Yep, the defense counsel doesn’t get to attend the hearing of their request for the ability to know who the accuser is. So you have to apply for a hearing based on assumed information, and then if at the hearing it turns out that your assumption was wrong, but there was other mitigating information that comes out during the hearing you don’t get to be there to plead your case.

The worst part of that is that it seems to imply that the government of Canada is seriously equating being the defense counsel for an accused terrorist with being a security threat to our country.

I’m clearly not the only one with issues with this bill (though too much of the argument from the NDP side of the debate was about how they didn’t have enough time to read it, seriously, it’s your job and the bill is only seven pages long).  NDP MP Matthew Kellway (Beaches—East York, ON) said:

There is no opportunity provided for the accused or respondent to confront the accuser and test the evidence. Such an opportunity is considered a fundamental part of our justice system.
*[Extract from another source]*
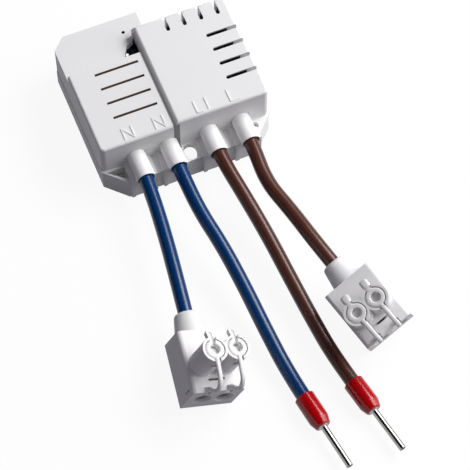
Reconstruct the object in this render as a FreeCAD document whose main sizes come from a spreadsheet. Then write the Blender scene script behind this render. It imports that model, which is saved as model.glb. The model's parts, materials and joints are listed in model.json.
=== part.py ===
import FreeCAD, Part
import math
import os
import Sketcher
from FreeCAD import Placement, Rotation, Vector
from types import SimpleNamespace

# An in-wall wireless relay module with four short leads.
# X runs along the width, Y from the leads side to the back, Z up.
# The origin is under the middle of the housing, on the surface it lies on.

SIZES = {
    "body_width": 40.0,
    "body_depth": 37.4,
    "sleeve_out": 1.9,
    "wall": 1.6,
    "floor": 1.5,
    "rim_height": 4.6,
    "ledge_height": 6.4,
    "ledge_depth": 4.62,
    "ledge_plate": 1.2,
    "back_corner": 3.0,
    "cover_wall": 1.5,
    "cover_top": 1.5,
    "cover_inset": 0.12,
    "low_back_height": 6.0,
    "right_block_height": 16.3,
    "left_block_drop": 1.0,
    "back_level_drop": 3.3,
    "step_place": -2.0,
    "step_slant": 1.0,
    "left_block_back": 7.76,
    "right_block_back": 13.96,
    "back_level_end": 0.7,
    "edge_round": 0.6,
    "corner_round": 1.2,
    "saddle_width": 6.2,
    "saddle_proud": 0.25,
    "saddle_drop": 1.8,
    "rib": 0.9,
    "rib_proud": 0.2,
    "corner_hole_depth": 3.0,
    "corner_hole_rim": 0.8,
    "corner_bore": 0.75,
    "corner_bore_inset": 1.1,
    "middle_hole_width": 2.9,
    "middle_hole_length": 3.9,
    "middle_hole_place": 0.1,
    "tunnel_run": 3.05,
    "tunnel_reach": 2.9,
    "tunnel_wall": 1.0,
    "sleeve_radius": 2.2,
    "sleeve_bore": 1.75,
    "sleeve_height": 8.9,
    "sleeve_flange_radius": 2.9,
    "sleeve_flange": 0.8,
    "fit_gap": 0.05,
    "lead_radius": 1.65,
    "lead_place_one": -11.9,
    "lead_place_two": -4.2,
    "lead_place_three": 5.3,
    "lead_place_four": 13.0,
    "strand_radius": 0.7,
    "strand_reach": 1.7,
    "solder_radius": 1.26,
    "louvre_width": 10.3,
    "louvre_left": -14.2,
    "louvre_gap": 0.6,
    "louvre_first": -6.07,
    "louvre_pitch": 3.94,
    "slot_gap": 0.9,
    "side_slot_reach": 7.15,
    "side_slot_depth": 4.0,
    "back_slot_start": 10.46,
    "back_slot_last": 2.8,
    "back_slot_pitch": 4.0,
    "side_slot_first": -6.29,
    "side_slot_pitch": 3.95,
    "pinhole_radius": 0.38,
    "pinhole_x": -3.84,
    "pinhole_y": 15.52,
    "guide_x": -4.9,
    "guide_y": 10.16,
    "guide_radius": 0.3,
    "board_lift": 2.9,
    "board_thick": 1.6,
    "board_gap": 0.4,
    "post_radius": 1.5,
    "seat_gap": 0.05,
    "radio_room": 3.6,
    "radio_thick": 1.0,
    "radio_inset": 2.2,
    "radio_right": -1.8,
    "radio_front": 9.2,
    "radio_back": 17.2,
    "pin_side": 0.6,
    "pin_pitch": 2.54,
    "led_side": 1.2,
    "led_height": 0.7,
    "guide_rise": 3.4,
    "key_side": 3.0,
    "key_height": 1.6,
    "plunger_radius": 0.6,
    "plunger_rise": 0.9,
    "plunger_travel": 0.25,
    "antenna_radius": 0.4,
    "antenna_reach": 22.0,
    "antenna_drop": 1.4,
    "relay_inset": 3.0,
    "relay_width": 9.6,
    "relay_front_gap": 3.63,
    "relay_back_gap": 1.06,
    "headroom": 1.25,
    "relay_base_height": 1.2,
    "relay_wall": 0.6,
    "coil_floor_gap": 0.1,
    "coil_yoke_gap": 0.3,
    "coil_length": 10.2,
    "flange_step": 0.4,
    "flange": 0.7,
    "core_radius": 1.0,
    "yoke_thick": 0.9,
    "yoke_width": 6.0,
    "armature_gap": 0.25,
    "armature_thick": 0.8,
    "armature_foot": 1.75,
    "leaf_thick": 0.2,
    "leaf_width": 3.0,
    "contact_radius": 0.6,
    "contact_thick": 0.35,
    "contact_gap": 0.32,
    "contact_height": 0.9,
    "filter_length": 9.5,
    "filter_depth": 4.4,
    "filter_inset": 8.8,
    "filter_y": -6.2,
    "varistor_radius": 3.2,
    "varistor_thick": 2.4,
    "varistor_gap": 0.25,
    "varistor_y": -6.2,
    "fuse_radius": 1.4,
    "fuse_length": 6.0,
    "fuse_wire": 0.3,
    "fuse_y": -2.5,
    "choke_inset": 9.0,
    "choke_y": 2.5,
    "choke_length": 9.0,
    "choke_depth": 6.6,
    "choke_drop": 0.4,
    "can_radius": 2.6,
    "can_drop": 0.2,
    "can_x": 0.8,
    "can_y": 3.2,
    "block_width": 11.9,
    "block_length": 14.4,
    "block_front_height": 8.5,
    "block_back_height": 7.8,
    "block_edge": 0.9,
    "pole_offset": 2.55,
    "tower_place": 6.35,
    "tower_radius": 2.8,
    "tower_height": 16.7,
    "tower_wall": 0.55,
    "tower_slot": 1.5,
    "button_gap": 0.25,
    "button_hole": 0.98,
    "button_thick": 1.5,
    "button_travel": 1.2,
    "strap_width": 1.0,
    "strap_thick": 0.9,
    "strap_reach": 8.45,
    "strap_bend_height": 14.5,
    "strap_foot": 0.45,
    "strap_foot_height": 1.2,
    "strap_foot_seat": 0.2,
    "tab_reach": 4.6,
    "tab_drop": 1.3,
    "tab_width": 1.3,
    "tab_thick": 1.0,
    "stem_radius": 0.8,
    "stem_lift": 0.15,
    "entry_radius": 1.4,
    "entry_flare": 2.2,
    "entry_height": 4.3,
    "entry_depth": 0.8,
    "chamber_front": 1.6,
    "chamber_back": 11.0,
    "chamber_low": 1.1,
    "chamber_top": 7.1,
    "chamber_width": 4.5,
    "top_slot_width": 3.8,
    "top_slot_gap": 0.5,
    "top_slot_place": 2.5,
    "side_slot_height": 2.4,
    "left_neck_offset": -1.3,
    "right_neck_offset": 0.0,
    "neck_length": 5.1,
    "neck_base_radius": 3.55,
    "neck_end_radius": 2.65,
    "neck_chamfer": 0.5,
    "neck_height": 4.15,
    "lead_insert": 3.0,
    "spring_root_y": 2.0,
    "spring_root_z": 1.7,
    "spring_end_y": 8.3,
    "spring_end_z": 5.8,
    "spring_thick": 0.3,
    "spring_width": 3.2,
    "bar_front": 7.6,
    "bar_back": 10.2,
    "bar_low": 6.2,
    "bar_high": 6.9,
    "left_block_x": -18.92,
    "left_block_y": -71.97,
    "left_block_z": 2.035,
    "left_block_yaw": -6.24,
    "left_block_pitch": 19.95,
    "left_block_roll": 6.12,
    "right_block_x": 24.49,
    "right_block_y": -71.52,
    "right_block_z": 2.065,
    "right_block_yaw": 13.35,
    "right_block_pitch": -20.26,
    "right_block_roll": 11.45,
    "collar_radius": 2.25,
    "collar_tip_radius": 1.75,
    "collar_bore": 1.7,
    "collar_length": 7.8,
    "collar_tip": 1.2,
    "collar_insert": 2.9,
    "straight_run": 1.2,
    "pin_radius": 0.75,
    "pin_length": 10.4,
    "pin_inside": 2.0,
    "pin_inside_radius": 1.15,
    "pin_flare": 0.2,
    "ferrule_height": 2.4,
    "left_ferrule_x": 1.03,
    "left_ferrule_y": -78.14,
    "left_ferrule_turn": 8.64,
    "right_ferrule_x": 11.99,
    "right_ferrule_y": -78.91,
    "right_ferrule_turn": 11.36,
}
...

CPC MP Erin O’Toole (Parliamentary Secretary to the Minister of International Trade) response to this issue is:

In the case of Bill C-44, when the Canadian public is quite accustomed to protection being given to law enforcement sources, why would we not extend that same protection to sources that provide information and intelligence on national security? It would keep our men and women in uniform safe.

But that misses the point.  There is a good reason to protect the identity of sources from an accused terrorist, but to prevent their lawyer from having information which could prove their client’s innocence seems unjust. It seems unCanadian. And more importantly it’s unconstitutional.